Recordings of Miklós Szabó's Lectures Donated to OSA

Announcement, Open Society Archives, Budapest

The digitized audio recordings and edited transcripts of Miklós Szabó's lectures delivered at sessions of the illegal "flying university" in Szeged in 1983 have recently been donated to OSA.

Initiated on the basis of the Polish model in the late 1970s, the "flying university" was a typical product of samizdat culture, and consisted of lectures, seminars and consultations held in private apartments by renowned dissident historians, philosophers, writers, librarians and economists on cardinal (and often banned) social, political and historical issues. These meetings were attended by members of democratic opposition groups, flanked by a considerable number of state security agents who did their best to manipulate both the presenters and the audience, and keep them under close surveillance.

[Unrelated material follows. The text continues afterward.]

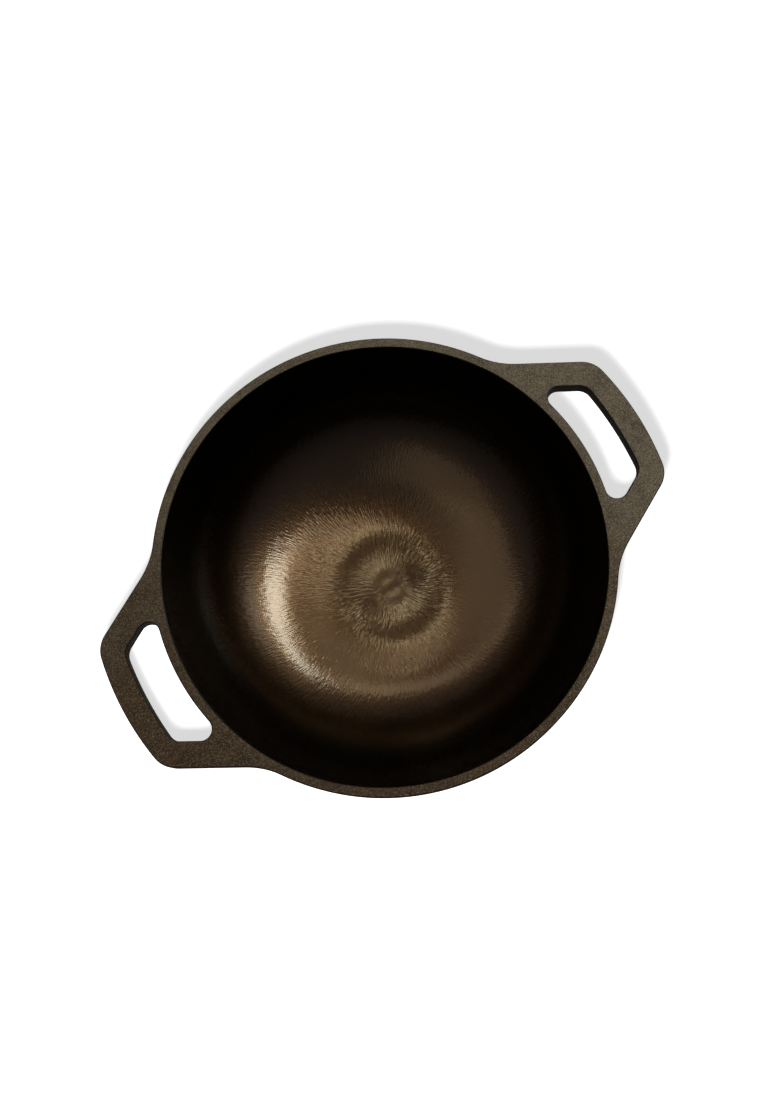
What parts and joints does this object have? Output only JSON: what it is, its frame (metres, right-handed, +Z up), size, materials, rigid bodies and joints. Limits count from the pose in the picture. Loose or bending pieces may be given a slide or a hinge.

The most significant seminar series of this kind was conceived as the Monday Free University in 1978 by the librarian Pál Szalai and the historian Miklós Szabó (1935-2000). Szabó, an expert on Hungarian neoconservative thinking of the early 1900s, who was also among the Hungarian signatories of Charter '77 and a frequent contributor to samizdat periodicals, and who became a prominent liberal politician after 1989, gave lectures on the political history of the 20th century, people's democracies, non-fascist totalitarian regimes and the 1956 Hungarian Revolution.

Among his most popular topics were the unofficial histories of the Soviet and Hungarian Communist parties, which he first spoke about at the Monday Free University in Budapest, and then during two separate sessions in Szeged in spring 1983. The latter lectures were recorded by Attila Jankó, the donor of this material and producer of the transcripts, with Szabó’s consent. The lectures dealing with the Soviet Communist Party were already transcribed and published in 1991, but the audio recordings will become available for the first time at OSA. The digitized audio recordings and the edited transcripts of Szabó’s lectures on the history of the Hungarian Communist Party will be published online for the first time by OSA.

Miklós Szabó’s connections to OSA were many: he began processing the Personal Papers of András Hegedüs, while drafts of his other "flying university" lectures had been previously deposited with us.